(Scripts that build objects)
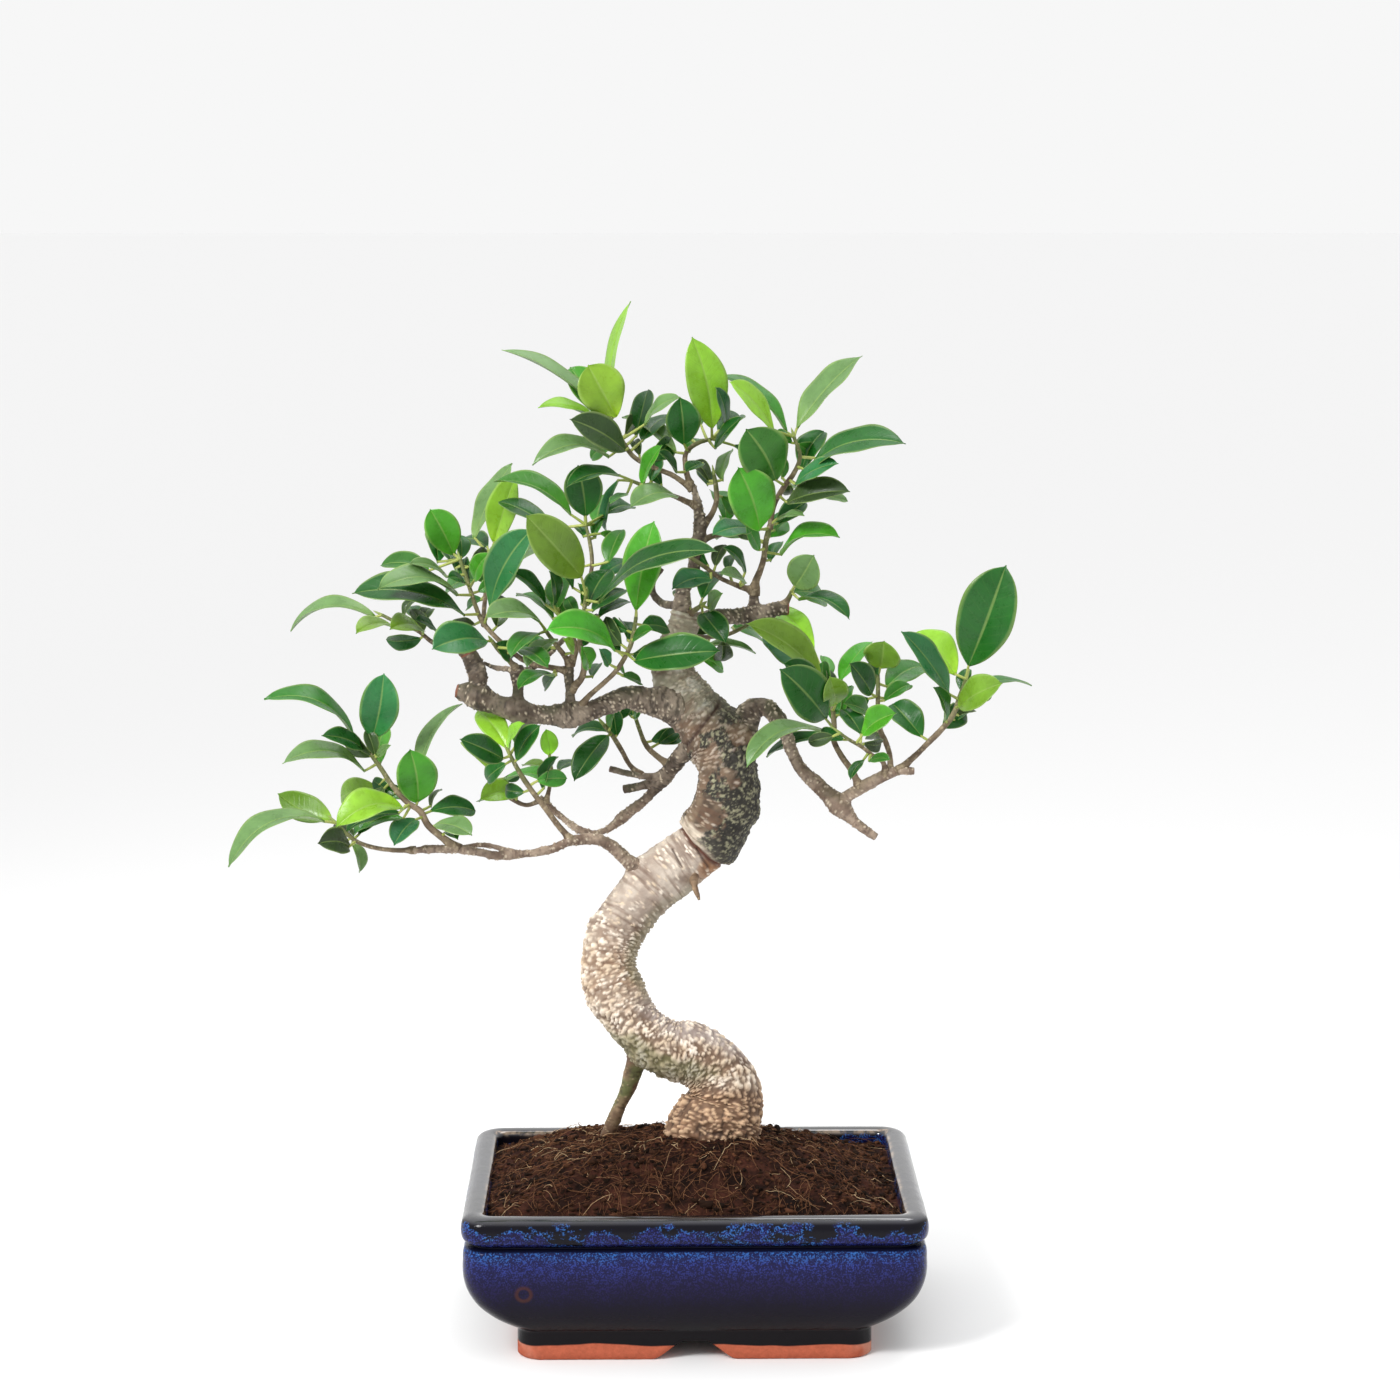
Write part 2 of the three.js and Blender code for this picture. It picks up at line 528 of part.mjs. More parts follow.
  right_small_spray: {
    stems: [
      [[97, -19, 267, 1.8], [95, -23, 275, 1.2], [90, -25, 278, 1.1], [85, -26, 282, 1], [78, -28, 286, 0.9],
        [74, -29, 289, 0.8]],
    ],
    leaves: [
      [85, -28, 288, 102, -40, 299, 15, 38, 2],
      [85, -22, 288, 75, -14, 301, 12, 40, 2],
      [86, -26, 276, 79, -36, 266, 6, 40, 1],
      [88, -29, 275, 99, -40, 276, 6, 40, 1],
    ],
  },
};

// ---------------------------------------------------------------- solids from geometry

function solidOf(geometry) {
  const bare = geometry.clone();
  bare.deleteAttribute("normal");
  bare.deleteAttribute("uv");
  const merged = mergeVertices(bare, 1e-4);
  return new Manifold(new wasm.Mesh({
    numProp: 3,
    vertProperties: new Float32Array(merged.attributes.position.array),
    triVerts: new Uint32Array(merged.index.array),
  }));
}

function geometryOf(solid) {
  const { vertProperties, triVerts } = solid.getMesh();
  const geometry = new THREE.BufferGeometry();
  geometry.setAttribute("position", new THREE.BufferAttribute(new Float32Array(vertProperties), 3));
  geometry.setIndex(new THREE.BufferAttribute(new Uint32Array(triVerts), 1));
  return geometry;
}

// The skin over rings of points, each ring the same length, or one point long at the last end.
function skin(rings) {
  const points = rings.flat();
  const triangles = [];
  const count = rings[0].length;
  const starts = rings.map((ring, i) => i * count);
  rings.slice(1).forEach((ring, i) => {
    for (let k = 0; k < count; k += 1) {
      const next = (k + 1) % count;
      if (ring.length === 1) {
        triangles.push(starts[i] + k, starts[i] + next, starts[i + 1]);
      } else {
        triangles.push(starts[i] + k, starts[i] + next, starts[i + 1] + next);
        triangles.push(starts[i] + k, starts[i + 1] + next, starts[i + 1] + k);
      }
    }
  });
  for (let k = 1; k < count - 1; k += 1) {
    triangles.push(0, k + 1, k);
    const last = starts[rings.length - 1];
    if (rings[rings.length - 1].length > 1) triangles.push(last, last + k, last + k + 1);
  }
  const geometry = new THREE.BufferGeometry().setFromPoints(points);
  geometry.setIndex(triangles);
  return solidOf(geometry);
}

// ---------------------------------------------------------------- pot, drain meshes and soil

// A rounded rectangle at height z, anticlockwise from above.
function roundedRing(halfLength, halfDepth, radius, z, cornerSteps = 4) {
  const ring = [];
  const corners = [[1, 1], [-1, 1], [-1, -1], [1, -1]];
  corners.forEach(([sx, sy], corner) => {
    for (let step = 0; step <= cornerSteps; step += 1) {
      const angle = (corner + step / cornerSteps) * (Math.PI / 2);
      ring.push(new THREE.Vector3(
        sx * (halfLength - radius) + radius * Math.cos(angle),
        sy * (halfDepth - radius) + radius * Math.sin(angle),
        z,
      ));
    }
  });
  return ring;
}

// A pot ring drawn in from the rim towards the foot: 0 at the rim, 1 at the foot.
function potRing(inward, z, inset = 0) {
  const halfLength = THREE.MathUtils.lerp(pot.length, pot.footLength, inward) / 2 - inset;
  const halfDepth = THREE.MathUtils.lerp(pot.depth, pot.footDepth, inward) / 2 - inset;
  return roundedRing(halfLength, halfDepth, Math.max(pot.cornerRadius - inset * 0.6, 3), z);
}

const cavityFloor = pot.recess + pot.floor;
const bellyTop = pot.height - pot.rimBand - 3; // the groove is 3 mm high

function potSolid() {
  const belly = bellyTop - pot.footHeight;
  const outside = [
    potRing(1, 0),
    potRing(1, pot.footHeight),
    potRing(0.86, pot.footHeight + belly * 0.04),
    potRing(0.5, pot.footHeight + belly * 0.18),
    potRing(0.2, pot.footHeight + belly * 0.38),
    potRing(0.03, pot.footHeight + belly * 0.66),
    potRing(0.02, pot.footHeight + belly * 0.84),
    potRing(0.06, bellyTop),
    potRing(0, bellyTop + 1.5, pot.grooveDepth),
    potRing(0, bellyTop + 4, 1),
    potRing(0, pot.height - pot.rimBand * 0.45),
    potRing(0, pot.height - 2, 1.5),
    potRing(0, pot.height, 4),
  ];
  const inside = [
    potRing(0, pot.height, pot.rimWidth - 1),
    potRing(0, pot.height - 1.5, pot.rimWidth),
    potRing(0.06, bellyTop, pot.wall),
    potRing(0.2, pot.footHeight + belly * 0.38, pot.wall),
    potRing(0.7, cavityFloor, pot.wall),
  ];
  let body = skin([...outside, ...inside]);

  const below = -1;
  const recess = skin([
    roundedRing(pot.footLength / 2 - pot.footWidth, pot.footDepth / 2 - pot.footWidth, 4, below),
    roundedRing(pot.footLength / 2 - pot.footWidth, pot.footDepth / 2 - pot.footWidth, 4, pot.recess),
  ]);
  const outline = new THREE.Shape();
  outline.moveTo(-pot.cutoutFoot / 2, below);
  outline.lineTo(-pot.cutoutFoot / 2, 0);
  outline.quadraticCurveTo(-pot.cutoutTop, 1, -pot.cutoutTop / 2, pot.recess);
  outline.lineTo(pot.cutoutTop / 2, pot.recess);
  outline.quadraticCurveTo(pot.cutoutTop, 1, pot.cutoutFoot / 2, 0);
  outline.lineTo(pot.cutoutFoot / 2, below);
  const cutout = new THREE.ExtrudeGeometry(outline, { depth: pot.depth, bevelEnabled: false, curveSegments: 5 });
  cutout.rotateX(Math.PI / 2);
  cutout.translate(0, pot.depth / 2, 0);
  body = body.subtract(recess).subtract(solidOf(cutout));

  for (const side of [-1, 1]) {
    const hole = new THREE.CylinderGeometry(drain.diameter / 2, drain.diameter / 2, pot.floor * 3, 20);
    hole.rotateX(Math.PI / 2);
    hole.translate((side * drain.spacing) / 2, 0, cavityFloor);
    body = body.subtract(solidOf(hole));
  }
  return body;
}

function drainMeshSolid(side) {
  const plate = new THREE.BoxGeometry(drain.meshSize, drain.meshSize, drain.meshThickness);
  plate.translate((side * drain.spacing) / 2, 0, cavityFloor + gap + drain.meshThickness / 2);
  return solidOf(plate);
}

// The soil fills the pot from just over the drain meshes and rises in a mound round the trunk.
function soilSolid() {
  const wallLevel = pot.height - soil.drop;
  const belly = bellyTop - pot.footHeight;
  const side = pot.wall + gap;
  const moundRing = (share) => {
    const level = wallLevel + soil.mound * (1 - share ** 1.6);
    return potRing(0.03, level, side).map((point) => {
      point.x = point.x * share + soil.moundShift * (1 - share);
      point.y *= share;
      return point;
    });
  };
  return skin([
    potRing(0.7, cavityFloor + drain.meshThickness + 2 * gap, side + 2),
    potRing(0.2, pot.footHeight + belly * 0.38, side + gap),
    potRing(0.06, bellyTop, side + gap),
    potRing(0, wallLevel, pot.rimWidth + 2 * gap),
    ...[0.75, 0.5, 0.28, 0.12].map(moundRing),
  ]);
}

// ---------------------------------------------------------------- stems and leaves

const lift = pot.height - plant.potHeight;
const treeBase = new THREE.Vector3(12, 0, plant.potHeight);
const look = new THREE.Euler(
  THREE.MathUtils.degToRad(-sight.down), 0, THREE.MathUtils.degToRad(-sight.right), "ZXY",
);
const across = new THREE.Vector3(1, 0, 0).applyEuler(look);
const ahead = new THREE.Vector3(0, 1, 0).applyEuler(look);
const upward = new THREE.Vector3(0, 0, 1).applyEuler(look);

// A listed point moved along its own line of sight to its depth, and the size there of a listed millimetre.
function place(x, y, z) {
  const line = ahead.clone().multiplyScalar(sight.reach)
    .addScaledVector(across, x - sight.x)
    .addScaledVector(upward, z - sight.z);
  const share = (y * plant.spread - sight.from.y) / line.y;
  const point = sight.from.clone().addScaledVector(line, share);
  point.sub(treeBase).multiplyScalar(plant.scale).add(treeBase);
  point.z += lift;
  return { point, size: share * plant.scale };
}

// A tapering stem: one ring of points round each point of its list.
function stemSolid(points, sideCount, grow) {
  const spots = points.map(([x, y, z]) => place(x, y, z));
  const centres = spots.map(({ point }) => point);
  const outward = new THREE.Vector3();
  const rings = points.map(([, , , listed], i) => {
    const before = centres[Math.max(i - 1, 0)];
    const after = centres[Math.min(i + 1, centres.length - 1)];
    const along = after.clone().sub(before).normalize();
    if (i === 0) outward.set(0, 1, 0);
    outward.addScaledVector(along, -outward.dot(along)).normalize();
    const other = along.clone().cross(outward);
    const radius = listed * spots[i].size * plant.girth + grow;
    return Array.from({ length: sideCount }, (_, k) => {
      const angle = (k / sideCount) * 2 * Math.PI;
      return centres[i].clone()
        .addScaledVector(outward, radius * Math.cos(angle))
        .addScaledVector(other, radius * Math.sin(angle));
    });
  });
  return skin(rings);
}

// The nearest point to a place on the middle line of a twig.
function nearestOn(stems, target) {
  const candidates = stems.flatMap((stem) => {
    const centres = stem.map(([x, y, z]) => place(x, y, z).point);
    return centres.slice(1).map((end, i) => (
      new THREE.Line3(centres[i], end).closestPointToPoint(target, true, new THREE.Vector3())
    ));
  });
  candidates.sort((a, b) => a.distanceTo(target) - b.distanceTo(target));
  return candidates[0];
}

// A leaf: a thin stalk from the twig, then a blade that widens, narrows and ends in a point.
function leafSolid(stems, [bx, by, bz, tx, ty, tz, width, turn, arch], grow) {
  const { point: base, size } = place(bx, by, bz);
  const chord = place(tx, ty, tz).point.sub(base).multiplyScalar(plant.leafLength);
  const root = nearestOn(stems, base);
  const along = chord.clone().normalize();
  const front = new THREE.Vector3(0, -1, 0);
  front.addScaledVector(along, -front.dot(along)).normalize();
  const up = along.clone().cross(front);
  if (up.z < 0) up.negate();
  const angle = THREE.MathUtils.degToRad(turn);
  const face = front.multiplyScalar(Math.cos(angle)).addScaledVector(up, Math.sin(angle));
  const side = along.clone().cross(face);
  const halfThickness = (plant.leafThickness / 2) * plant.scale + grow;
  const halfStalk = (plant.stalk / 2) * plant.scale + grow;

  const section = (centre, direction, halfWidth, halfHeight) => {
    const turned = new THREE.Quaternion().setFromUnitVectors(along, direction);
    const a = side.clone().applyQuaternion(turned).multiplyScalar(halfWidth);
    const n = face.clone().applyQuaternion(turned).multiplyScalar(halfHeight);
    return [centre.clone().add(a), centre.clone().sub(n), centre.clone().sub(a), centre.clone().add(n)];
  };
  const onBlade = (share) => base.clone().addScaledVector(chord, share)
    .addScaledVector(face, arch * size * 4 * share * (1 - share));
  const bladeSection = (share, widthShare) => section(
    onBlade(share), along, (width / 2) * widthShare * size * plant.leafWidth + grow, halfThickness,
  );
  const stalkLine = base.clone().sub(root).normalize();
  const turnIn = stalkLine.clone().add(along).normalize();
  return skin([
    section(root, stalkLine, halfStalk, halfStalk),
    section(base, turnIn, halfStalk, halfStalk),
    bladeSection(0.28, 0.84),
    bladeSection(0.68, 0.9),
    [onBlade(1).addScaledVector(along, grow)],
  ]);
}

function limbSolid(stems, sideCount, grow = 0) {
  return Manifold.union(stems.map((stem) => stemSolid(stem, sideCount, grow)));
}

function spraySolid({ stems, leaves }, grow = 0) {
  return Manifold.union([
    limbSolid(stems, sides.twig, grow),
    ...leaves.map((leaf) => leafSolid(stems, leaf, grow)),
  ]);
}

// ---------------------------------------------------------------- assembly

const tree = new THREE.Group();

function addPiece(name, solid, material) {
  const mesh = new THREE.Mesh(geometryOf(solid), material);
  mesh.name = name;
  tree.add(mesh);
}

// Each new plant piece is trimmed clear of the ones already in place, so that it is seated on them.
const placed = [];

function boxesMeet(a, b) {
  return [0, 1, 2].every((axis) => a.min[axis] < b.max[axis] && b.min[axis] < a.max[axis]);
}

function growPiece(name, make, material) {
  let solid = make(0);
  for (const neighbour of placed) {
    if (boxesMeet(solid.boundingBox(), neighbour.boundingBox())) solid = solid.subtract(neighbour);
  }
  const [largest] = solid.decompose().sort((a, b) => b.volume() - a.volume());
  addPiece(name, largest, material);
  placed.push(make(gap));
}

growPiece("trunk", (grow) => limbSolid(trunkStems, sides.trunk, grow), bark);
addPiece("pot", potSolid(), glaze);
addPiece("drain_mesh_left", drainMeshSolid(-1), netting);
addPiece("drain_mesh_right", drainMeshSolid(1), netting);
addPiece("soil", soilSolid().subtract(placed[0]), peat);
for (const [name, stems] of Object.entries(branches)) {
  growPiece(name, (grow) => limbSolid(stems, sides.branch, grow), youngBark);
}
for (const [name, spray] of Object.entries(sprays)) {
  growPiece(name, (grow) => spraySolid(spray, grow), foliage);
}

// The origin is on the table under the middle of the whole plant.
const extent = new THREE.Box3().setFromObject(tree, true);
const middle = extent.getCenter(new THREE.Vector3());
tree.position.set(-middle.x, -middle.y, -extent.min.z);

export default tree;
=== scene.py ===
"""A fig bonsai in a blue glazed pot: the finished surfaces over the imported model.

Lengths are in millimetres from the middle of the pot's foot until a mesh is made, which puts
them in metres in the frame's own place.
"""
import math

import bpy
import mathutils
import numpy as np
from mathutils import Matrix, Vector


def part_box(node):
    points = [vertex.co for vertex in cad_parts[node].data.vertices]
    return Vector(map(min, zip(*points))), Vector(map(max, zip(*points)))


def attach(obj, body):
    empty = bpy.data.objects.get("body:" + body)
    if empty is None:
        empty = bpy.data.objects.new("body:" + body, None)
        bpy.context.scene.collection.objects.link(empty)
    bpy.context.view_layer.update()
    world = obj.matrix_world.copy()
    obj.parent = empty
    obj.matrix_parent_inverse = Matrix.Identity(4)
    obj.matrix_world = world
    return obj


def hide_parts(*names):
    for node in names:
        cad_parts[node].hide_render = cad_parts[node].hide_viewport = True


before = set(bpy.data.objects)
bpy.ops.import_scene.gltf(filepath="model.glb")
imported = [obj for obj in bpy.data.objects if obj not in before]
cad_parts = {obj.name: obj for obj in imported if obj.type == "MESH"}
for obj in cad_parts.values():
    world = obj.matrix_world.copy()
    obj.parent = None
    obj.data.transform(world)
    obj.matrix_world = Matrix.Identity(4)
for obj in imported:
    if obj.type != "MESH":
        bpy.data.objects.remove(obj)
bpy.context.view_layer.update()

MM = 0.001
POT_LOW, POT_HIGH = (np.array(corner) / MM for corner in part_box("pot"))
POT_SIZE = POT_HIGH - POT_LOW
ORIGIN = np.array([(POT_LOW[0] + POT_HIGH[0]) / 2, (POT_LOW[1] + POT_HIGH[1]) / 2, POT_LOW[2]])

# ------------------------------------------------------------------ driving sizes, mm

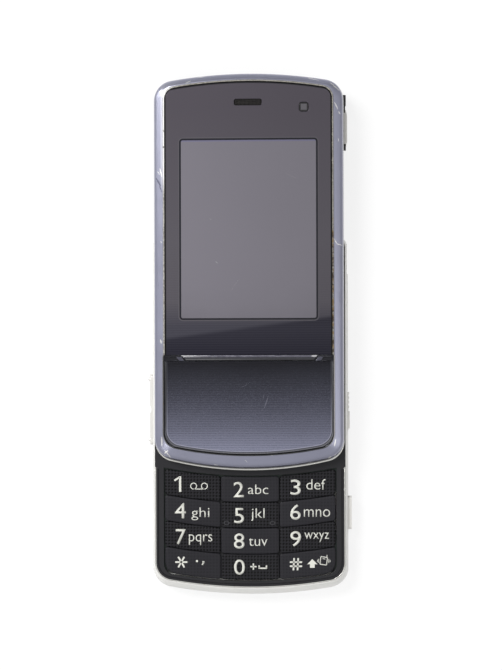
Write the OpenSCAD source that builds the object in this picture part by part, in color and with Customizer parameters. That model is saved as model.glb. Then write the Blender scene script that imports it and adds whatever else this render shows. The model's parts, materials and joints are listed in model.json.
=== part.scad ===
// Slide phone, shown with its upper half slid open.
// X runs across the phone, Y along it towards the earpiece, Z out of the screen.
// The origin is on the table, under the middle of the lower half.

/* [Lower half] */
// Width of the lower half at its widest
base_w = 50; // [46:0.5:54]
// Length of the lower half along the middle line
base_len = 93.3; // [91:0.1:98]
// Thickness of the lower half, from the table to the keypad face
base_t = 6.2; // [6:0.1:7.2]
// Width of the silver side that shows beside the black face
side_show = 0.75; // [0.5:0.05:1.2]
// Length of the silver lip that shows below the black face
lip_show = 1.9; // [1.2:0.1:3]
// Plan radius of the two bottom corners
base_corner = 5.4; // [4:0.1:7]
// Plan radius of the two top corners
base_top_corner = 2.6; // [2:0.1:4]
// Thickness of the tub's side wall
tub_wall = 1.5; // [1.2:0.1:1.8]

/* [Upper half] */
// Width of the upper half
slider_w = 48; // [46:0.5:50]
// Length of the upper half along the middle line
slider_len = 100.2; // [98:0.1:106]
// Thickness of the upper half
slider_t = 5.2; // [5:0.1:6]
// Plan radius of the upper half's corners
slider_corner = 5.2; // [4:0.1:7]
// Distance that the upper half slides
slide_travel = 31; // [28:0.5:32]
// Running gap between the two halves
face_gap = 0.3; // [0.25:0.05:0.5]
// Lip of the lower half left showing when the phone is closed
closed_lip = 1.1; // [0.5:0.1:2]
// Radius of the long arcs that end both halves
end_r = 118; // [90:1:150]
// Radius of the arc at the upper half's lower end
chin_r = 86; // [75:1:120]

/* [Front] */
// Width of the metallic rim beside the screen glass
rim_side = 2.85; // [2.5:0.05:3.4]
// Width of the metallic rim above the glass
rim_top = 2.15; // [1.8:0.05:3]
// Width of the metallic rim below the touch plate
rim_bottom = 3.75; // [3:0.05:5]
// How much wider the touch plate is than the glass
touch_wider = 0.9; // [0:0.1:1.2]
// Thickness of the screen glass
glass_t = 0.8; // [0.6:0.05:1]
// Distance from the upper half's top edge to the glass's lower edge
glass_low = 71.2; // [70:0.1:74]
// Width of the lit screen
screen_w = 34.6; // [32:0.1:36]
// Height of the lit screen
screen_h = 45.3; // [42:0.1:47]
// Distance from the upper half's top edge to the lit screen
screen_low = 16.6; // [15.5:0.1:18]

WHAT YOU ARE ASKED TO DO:
Output exactly the lines running from the line containing "sides.trunk, grow), bark);" through the line containing "if empty is", and only those lines.

OUTPUT FOR THIS EXERCISE:
growPiece("trunk", (grow) => limbSolid(trunkStems, sides.trunk, grow), bark);
addPiece("pot", potSolid(), glaze);
addPiece("drain_mesh_left", drainMeshSolid(-1), netting);
addPiece("drain_mesh_right", drainMeshSolid(1), netting);
addPiece("soil", soilSolid().subtract(placed[0]), peat);
for (const [name, stems] of Object.entries(branches)) {
  growPiece(name, (grow) => limbSolid(stems, sides.branch, grow), youngBark);
}
for (const [name, spray] of Object.entries(sprays)) {
  growPiece(name, (grow) => spraySolid(spray, grow), foliage);
}

// The origin is on the table under the middle of the whole plant.
const extent = new THREE.Box3().setFromObject(tree, true);
const middle = extent.getCenter(new THREE.Vector3());
tree.position.set(-middle.x, -middle.y, -extent.min.z);

export default tree;
=== scene.py ===
"""A fig bonsai in a blue glazed pot: the finished surfaces over the imported model.

Lengths are in millimetres from the middle of the pot's foot until a mesh is made, which puts
them in metres in the frame's own place.
"""
import math

import bpy
import mathutils
import numpy as np
from mathutils import Matrix, Vector


def part_box(node):
    points = [vertex.co for vertex in cad_parts[node].data.vertices]
    return Vector(map(min, zip(*points))), Vector(map(max, zip(*points)))


def attach(obj, body):
    empty = bpy.data.objects.get("body:" + body)
    if empty is None:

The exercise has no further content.